» **WRITTEN EXERCISE**
The data below must be copied in full and without any change.

» **RECORDED INFORMATION**
╭──

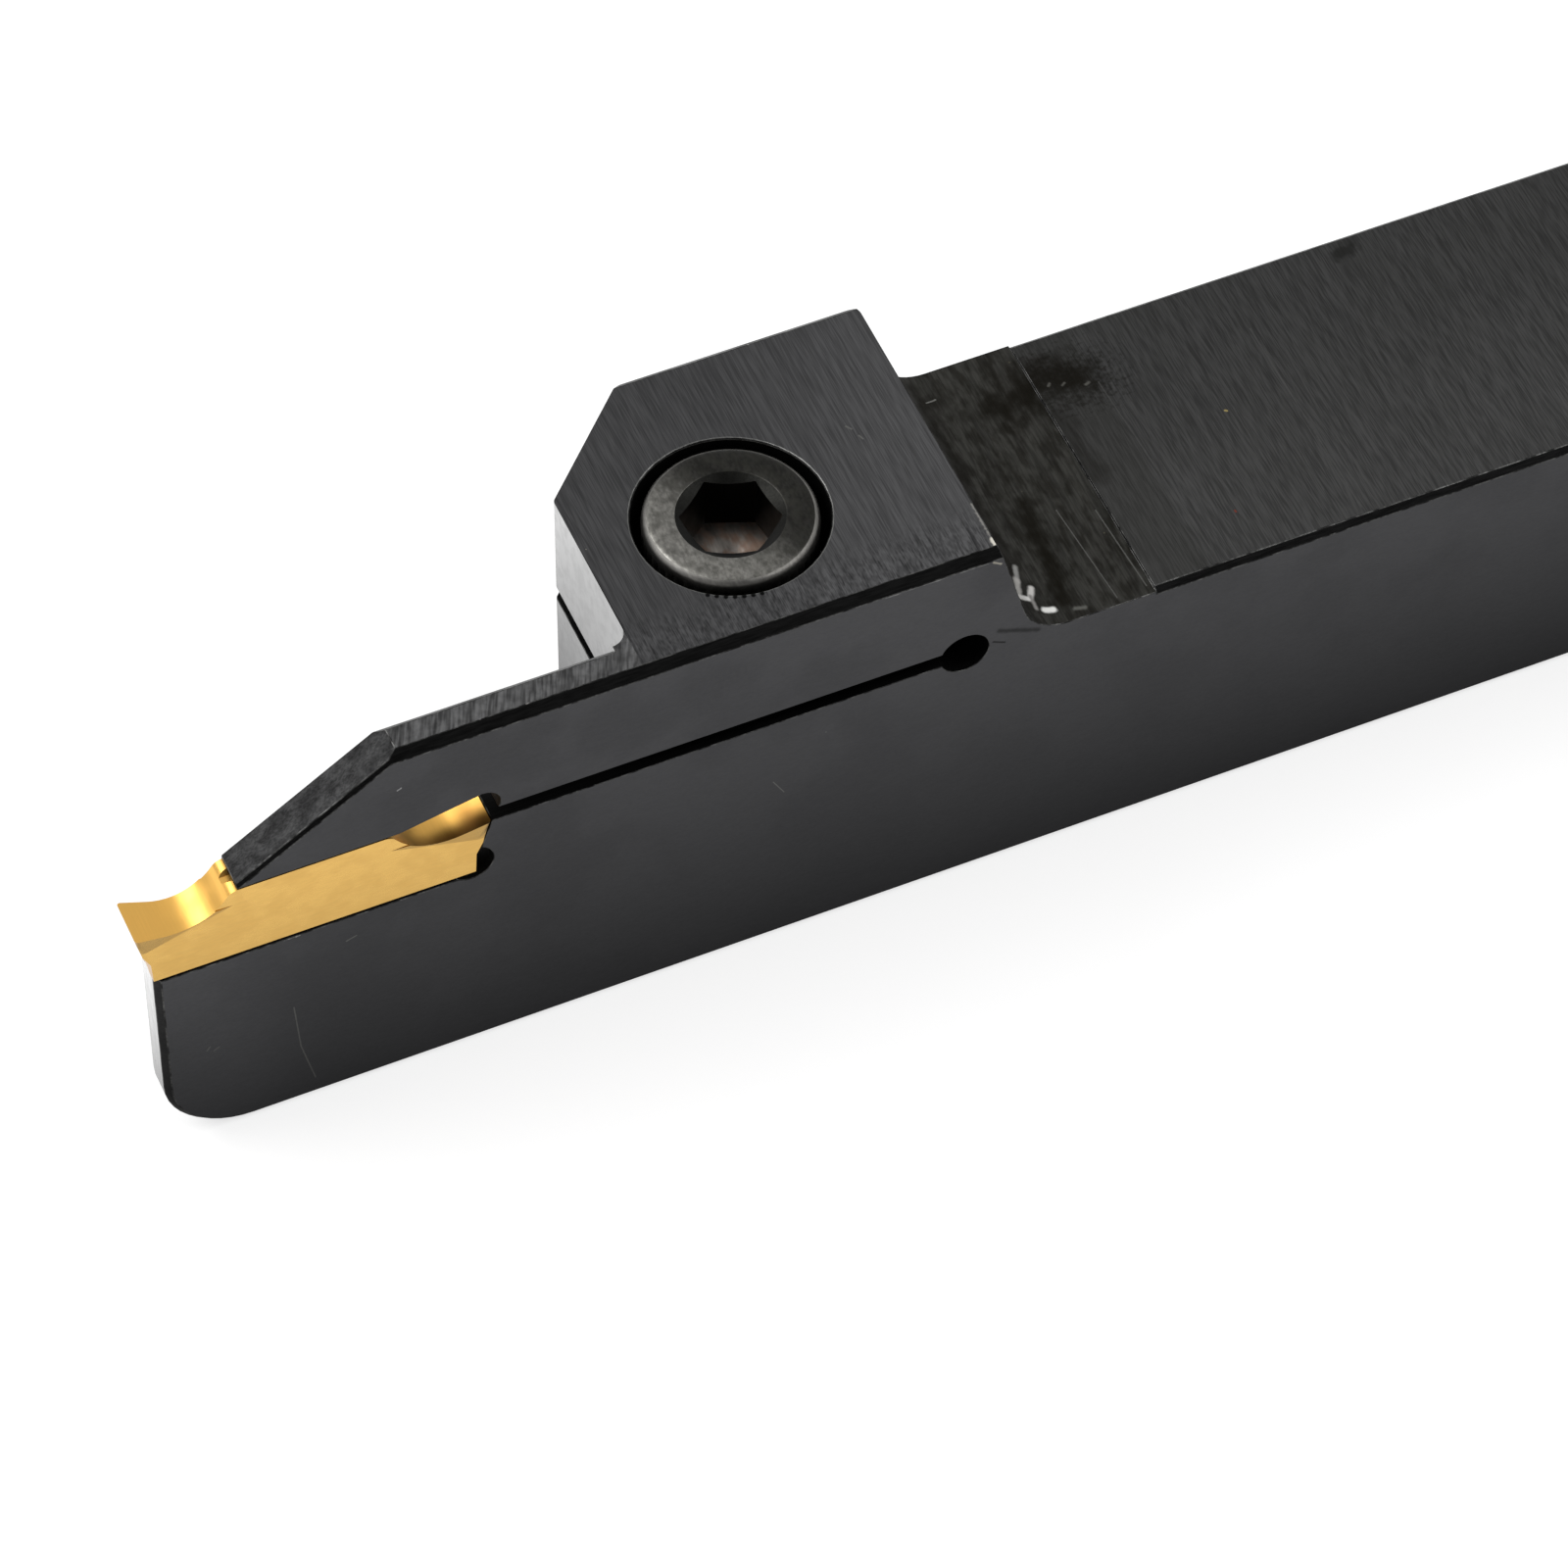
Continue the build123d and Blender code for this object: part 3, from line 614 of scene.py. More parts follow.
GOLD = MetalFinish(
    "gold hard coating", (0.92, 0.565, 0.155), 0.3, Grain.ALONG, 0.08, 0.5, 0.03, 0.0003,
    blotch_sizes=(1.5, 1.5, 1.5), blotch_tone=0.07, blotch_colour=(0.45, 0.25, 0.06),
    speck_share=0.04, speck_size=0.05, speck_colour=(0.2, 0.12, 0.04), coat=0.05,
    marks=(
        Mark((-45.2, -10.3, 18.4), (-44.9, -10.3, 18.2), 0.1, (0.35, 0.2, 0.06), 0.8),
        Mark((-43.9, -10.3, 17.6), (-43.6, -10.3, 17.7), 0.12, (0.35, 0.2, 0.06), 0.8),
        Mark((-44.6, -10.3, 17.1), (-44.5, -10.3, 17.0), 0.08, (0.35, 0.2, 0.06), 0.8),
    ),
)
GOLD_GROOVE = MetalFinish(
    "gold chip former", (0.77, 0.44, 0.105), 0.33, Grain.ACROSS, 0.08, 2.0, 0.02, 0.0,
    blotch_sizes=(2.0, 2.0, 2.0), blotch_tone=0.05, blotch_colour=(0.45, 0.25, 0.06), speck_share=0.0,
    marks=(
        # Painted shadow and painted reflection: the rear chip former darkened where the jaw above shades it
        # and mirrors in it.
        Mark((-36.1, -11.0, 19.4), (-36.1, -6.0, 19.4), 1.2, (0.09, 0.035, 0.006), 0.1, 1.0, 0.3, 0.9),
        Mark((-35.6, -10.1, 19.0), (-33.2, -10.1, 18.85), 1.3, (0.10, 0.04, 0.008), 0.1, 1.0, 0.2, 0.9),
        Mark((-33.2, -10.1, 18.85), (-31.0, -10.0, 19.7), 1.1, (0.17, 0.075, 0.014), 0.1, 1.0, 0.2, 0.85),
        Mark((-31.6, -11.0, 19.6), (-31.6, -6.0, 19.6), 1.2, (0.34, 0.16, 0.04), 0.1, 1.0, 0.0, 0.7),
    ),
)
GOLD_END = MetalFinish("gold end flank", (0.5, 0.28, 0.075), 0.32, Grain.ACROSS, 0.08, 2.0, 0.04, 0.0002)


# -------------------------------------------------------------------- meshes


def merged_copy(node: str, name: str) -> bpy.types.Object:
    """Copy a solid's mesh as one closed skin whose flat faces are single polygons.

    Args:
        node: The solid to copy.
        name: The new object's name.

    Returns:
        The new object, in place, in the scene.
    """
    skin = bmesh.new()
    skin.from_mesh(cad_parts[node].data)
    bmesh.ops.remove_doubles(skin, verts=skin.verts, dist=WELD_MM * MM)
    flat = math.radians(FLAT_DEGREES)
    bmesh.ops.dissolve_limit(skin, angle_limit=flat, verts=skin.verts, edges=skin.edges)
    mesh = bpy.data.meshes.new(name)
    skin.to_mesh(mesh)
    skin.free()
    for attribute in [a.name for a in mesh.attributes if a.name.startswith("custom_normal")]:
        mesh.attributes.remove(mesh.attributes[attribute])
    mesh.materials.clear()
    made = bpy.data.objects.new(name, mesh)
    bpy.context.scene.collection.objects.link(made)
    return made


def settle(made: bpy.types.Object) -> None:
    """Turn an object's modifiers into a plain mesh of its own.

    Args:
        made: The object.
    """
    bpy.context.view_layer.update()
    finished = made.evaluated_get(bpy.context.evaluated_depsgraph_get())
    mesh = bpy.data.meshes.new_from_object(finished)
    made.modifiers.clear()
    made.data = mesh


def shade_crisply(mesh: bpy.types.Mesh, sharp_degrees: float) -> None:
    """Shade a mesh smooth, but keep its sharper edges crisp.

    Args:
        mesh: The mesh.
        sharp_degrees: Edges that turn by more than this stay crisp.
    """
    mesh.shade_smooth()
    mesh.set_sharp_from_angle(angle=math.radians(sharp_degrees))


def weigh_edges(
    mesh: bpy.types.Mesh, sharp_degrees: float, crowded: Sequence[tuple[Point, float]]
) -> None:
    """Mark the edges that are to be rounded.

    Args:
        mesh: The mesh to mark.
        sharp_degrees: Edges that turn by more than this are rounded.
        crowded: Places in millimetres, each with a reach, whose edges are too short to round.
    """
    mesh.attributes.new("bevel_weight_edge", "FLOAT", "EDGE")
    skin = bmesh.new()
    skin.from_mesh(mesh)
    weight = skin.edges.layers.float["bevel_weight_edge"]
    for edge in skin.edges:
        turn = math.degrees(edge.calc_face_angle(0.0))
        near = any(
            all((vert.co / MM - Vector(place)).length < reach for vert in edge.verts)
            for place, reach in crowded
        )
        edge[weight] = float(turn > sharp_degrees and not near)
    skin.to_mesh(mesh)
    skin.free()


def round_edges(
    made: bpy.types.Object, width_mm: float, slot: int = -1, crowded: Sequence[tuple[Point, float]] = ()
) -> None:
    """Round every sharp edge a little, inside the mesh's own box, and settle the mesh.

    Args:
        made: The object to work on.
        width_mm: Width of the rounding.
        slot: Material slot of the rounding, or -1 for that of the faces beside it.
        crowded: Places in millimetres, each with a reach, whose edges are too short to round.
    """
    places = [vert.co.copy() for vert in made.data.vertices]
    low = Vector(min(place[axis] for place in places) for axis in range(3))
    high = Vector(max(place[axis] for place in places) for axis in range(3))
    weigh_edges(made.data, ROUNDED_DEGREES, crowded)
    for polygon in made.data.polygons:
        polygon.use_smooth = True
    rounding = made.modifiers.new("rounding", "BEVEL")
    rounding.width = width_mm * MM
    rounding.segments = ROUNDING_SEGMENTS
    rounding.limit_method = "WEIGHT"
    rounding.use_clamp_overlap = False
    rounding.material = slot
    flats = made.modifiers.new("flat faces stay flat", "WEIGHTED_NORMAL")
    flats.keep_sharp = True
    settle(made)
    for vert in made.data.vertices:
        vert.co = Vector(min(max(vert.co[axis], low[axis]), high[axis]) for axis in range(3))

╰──

» **COMPLETE ANSWER**
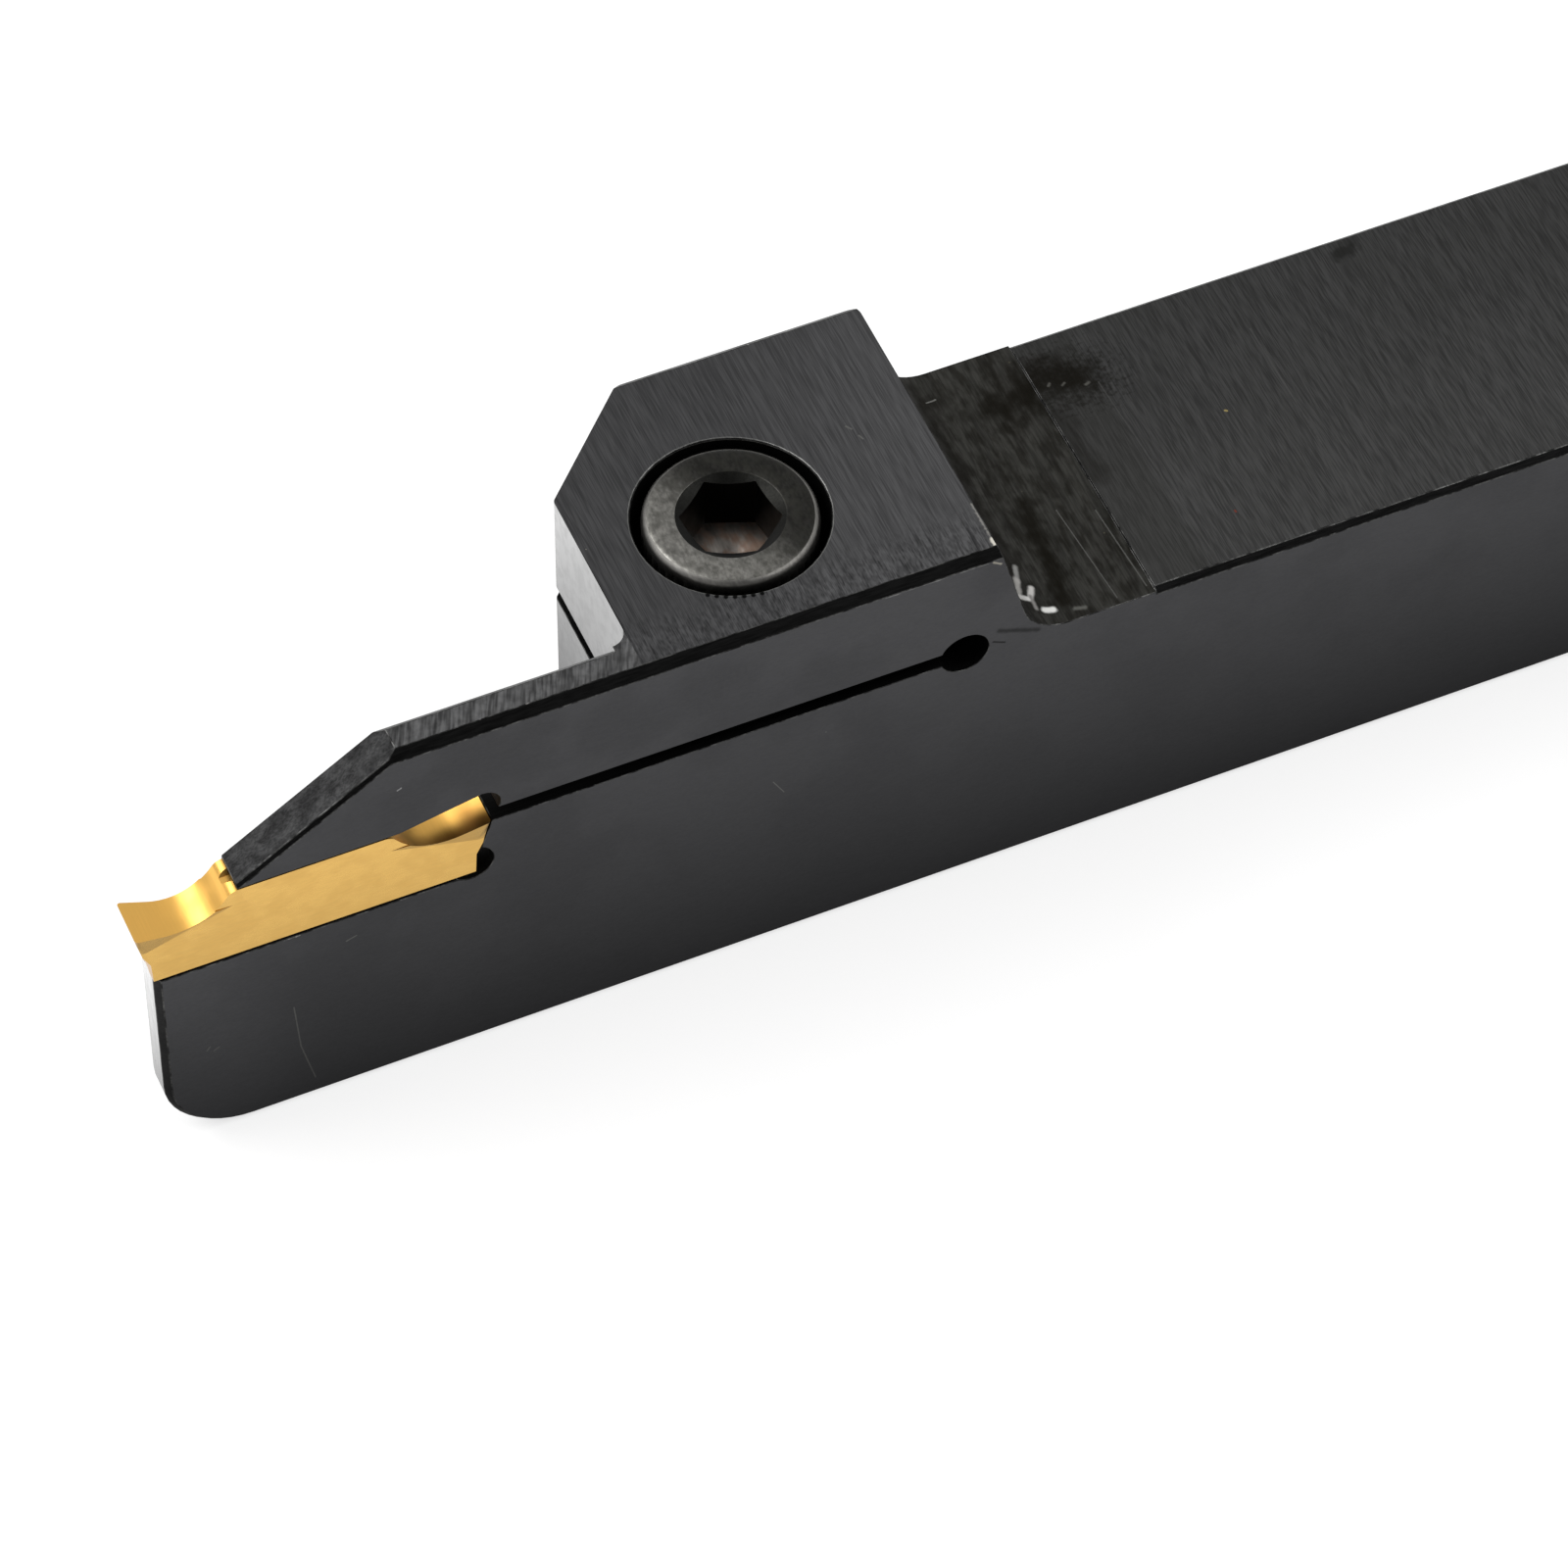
Continue the build123d and Blender code for this object: part 3, from line 614 of scene.py. More parts follow.
GOLD = MetalFinish(
    "gold hard coating", (0.92, 0.565, 0.155), 0.3, Grain.ALONG, 0.08, 0.5, 0.03, 0.0003,
    blotch_sizes=(1.5, 1.5, 1.5), blotch_tone=0.07, blotch_colour=(0.45, 0.25, 0.06),
    speck_share=0.04, speck_size=0.05, speck_colour=(0.2, 0.12, 0.04), coat=0.05,
    marks=(
        Mark((-45.2, -10.3, 18.4), (-44.9, -10.3, 18.2), 0.1, (0.35, 0.2, 0.06), 0.8),
        Mark((-43.9, -10.3, 17.6), (-43.6, -10.3, 17.7), 0.12, (0.35, 0.2, 0.06), 0.8),
        Mark((-44.6, -10.3, 17.1), (-44.5, -10.3, 17.0), 0.08, (0.35, 0.2, 0.06), 0.8),
    ),
)
GOLD_GROOVE = MetalFinish(
    "gold chip former", (0.77, 0.44, 0.105), 0.33, Grain.ACROSS, 0.08, 2.0, 0.02, 0.0,
    blotch_sizes=(2.0, 2.0, 2.0), blotch_tone=0.05, blotch_colour=(0.45, 0.25, 0.06), speck_share=0.0,
    marks=(
        # Painted shadow and painted reflection: the rear chip former darkened where the jaw above shades it
        # and mirrors in it.
        Mark((-36.1, -11.0, 19.4), (-36.1, -6.0, 19.4), 1.2, (0.09, 0.035, 0.006), 0.1, 1.0, 0.3, 0.9),
        Mark((-35.6, -10.1, 19.0), (-33.2, -10.1, 18.85), 1.3, (0.10, 0.04, 0.008), 0.1, 1.0, 0.2, 0.9),
        Mark((-33.2, -10.1, 18.85), (-31.0, -10.0, 19.7), 1.1, (0.17, 0.075, 0.014), 0.1, 1.0, 0.2, 0.85),
        Mark((-31.6, -11.0, 19.6), (-31.6, -6.0, 19.6), 1.2, (0.34, 0.16, 0.04), 0.1, 1.0, 0.0, 0.7),
    ),
)
GOLD_END = MetalFinish("gold end flank", (0.5, 0.28, 0.075), 0.32, Grain.ACROSS, 0.08, 2.0, 0.04, 0.0002)


# -------------------------------------------------------------------- meshes


def merged_copy(node: str, name: str) -> bpy.types.Object:
    """Copy a solid's mesh as one closed skin whose flat faces are single polygons.

    Args:
        node: The solid to copy.
        name: The new object's name.

    Returns:
        The new object, in place, in the scene.
    """
    skin = bmesh.new()
    skin.from_mesh(cad_parts[node].data)
    bmesh.ops.remove_doubles(skin, verts=skin.verts, dist=WELD_MM * MM)
    flat = math.radians(FLAT_DEGREES)
    bmesh.ops.dissolve_limit(skin, angle_limit=flat, verts=skin.verts, edges=skin.edges)
    mesh = bpy.data.meshes.new(name)
    skin.to_mesh(mesh)
    skin.free()
    for attribute in [a.name for a in mesh.attributes if a.name.startswith("custom_normal")]:
        mesh.attributes.remove(mesh.attributes[attribute])
    mesh.materials.clear()
    made = bpy.data.objects.new(name, mesh)
    bpy.context.scene.collection.objects.link(made)
    return made


def settle(made: bpy.types.Object) -> None:
    """Turn an object's modifiers into a plain mesh of its own.

    Args:
        made: The object.
    """
    bpy.context.view_layer.update()
    finished = made.evaluated_get(bpy.context.evaluated_depsgraph_get())
    mesh = bpy.data.meshes.new_from_object(finished)
    made.modifiers.clear()
    made.data = mesh


def shade_crisply(mesh: bpy.types.Mesh, sharp_degrees: float) -> None:
    """Shade a mesh smooth, but keep its sharper edges crisp.

    Args:
        mesh: The mesh.
        sharp_degrees: Edges that turn by more than this stay crisp.
    """
    mesh.shade_smooth()
    mesh.set_sharp_from_angle(angle=math.radians(sharp_degrees))


def weigh_edges(
    mesh: bpy.types.Mesh, sharp_degrees: float, crowded: Sequence[tuple[Point, float]]
) -> None:
    """Mark the edges that are to be rounded.

    Args:
        mesh: The mesh to mark.
        sharp_degrees: Edges that turn by more than this are rounded.
        crowded: Places in millimetres, each with a reach, whose edges are too short to round.
    """
    mesh.attributes.new("bevel_weight_edge", "FLOAT", "EDGE")
    skin = bmesh.new()
    skin.from_mesh(mesh)
    weight = skin.edges.layers.float["bevel_weight_edge"]
    for edge in skin.edges:
        turn = math.degrees(edge.calc_face_angle(0.0))
        near = any(
            all((vert.co / MM - Vector(place)).length < reach for vert in edge.verts)
            for place, reach in crowded
        )
        edge[weight] = float(turn > sharp_degrees and not near)
    skin.to_mesh(mesh)
    skin.free()


def round_edges(
    made: bpy.types.Object, width_mm: float, slot: int = -1, crowded: Sequence[tuple[Point, float]] = ()
) -> None:
    """Round every sharp edge a little, inside the mesh's own box, and settle the mesh.

    Args:
        made: The object to work on.
        width_mm: Width of the rounding.
        slot: Material slot of the rounding, or -1 for that of the faces beside it.
        crowded: Places in millimetres, each with a reach, whose edges are too short to round.
    """
    places = [vert.co.copy() for vert in made.data.vertices]
    low = Vector(min(place[axis] for place in places) for axis in range(3))
    high = Vector(max(place[axis] for place in places) for axis in range(3))
    weigh_edges(made.data, ROUNDED_DEGREES, crowded)
    for polygon in made.data.polygons:
        polygon.use_smooth = True
    rounding = made.modifiers.new("rounding", "BEVEL")
    rounding.width = width_mm * MM
    rounding.segments = ROUNDING_SEGMENTS
    rounding.limit_method = "WEIGHT"
    rounding.use_clamp_overlap = False
    rounding.material = slot
    flats = made.modifiers.new("flat faces stay flat", "WEIGHTED_NORMAL")
    flats.keep_sharp = True
    settle(made)
    for vert in made.data.vertices:
        vert.co = Vector(min(max(vert.co[axis], low[axis]), high[axis]) for axis in range(3))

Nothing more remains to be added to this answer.